なお、2022年度と23年度のラインアップについては萬斎が監修したプログラムとなり、開館25周年となる22年度には野村萬斎演出・出演による『ハムレット』が予定されており、ハムレット役を萬斎の長男・野村裕基が務めることが明かされた。

質疑応答において、20年務めて芸術監督の役割や権限についてどのように考えるかを問われた萬斎は「私がやろうとしていることは、自分の力だけではできないこと。皆さんの力を頼ってきたからこそ多様性というものが生かされたかなという気もする。イギリスやヨーロッパの芸術監督像というのは、私の考えとは違って演出家主導のスタイル。私はどちらかというと、演出もし主演もするという“座長”のような、日本の今までの演劇形態に即した形の芸術監督になったかなという気がしている。白井さんがどういったスタイルを志向されるかはわからないが、芸術監督の個性に合わせた形で劇場が新たな息吹を獲得するというのはとても重要なのではないかと思っている」と答えた。

幅広い作品を手掛けてきた中で、特に印象に残っている作品を問われると、萬斎は少し困ったような表情で「自分の子どもたちに優劣はつけたくないというのが正直なところ」と笑いながらも、「シェイクスピア作品はいろいろな発見があって勉強させていただいた。一方で『敦―山月記・名人伝―』と『子午線の祀り』は自分がアドバンテージを感じながら作ることができ評価もされた。実は昨年の『子午線の祀り』の再演時には『敦』と同じ舞台セットを使用した。私がこの劇場でやりたかったことはレパートリーシステムで、世田谷に来るといろんな芝居が見られるようにしたかったがなかなかハードルが高かった。
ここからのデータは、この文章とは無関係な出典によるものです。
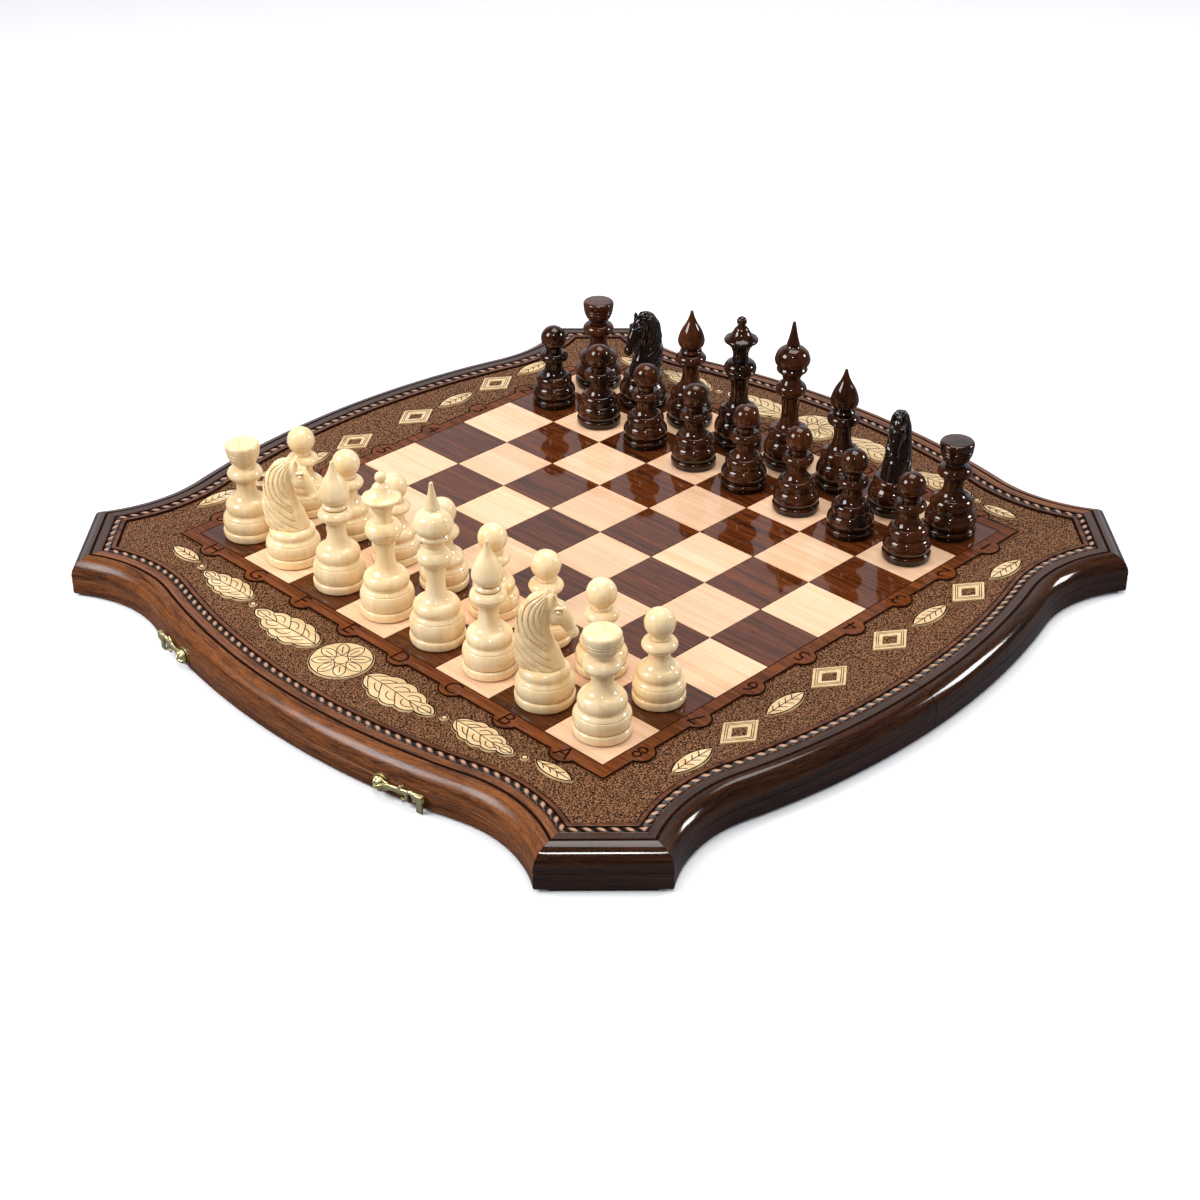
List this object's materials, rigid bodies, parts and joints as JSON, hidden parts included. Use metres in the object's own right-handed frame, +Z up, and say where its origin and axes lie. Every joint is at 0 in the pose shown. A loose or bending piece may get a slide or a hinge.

セットを共通して上演できることで、この先ダブルビルのようなことができれば」と、新たな野望ものぞかせた。

自身が目指す芸術監督の形について問われた白井は「劇場の芸術的な方向を示すことが一番大きなことだと思う。日本の公共劇場においては人事権や予算というものを芸術監督が持っているところは非常に少ない。そういった中で芸術監督ができることは限られているのかもしれないが、この劇場がどういう表現の場であろうとするのか、どういったものを文化として発信していけるのかという方向を示す旗頭にならなければならないと思っている。この劇場で開館当初から力を入れている学芸事業の監修ということも自分の役目の一つとして大切なこと。区の劇場であるということの役割をもう一度見つめなおして、区民との会話や、区から発信できることを考えていきたい」と話した。

就任当時36歳だった狂言師の萬斎が20年芸術監督を務めたことは、舞台芸術界においても一つ大きな財産だ。舞台芸術界では若手と言われる年齢の者を劇場と地域と観客がじっくりと育てていったこと、そして別ジャンルとして引き離されがちな古典芸能と現代演劇との融合を図った作品を発表し続けたことは未来への希望でもある。萬斎が描いた同心円を、他劇場で芸術監督経験のある白井がどのように引き継ぎ、さらにどのような円を描いていくのか、新たな芸術監督像にも期待したい。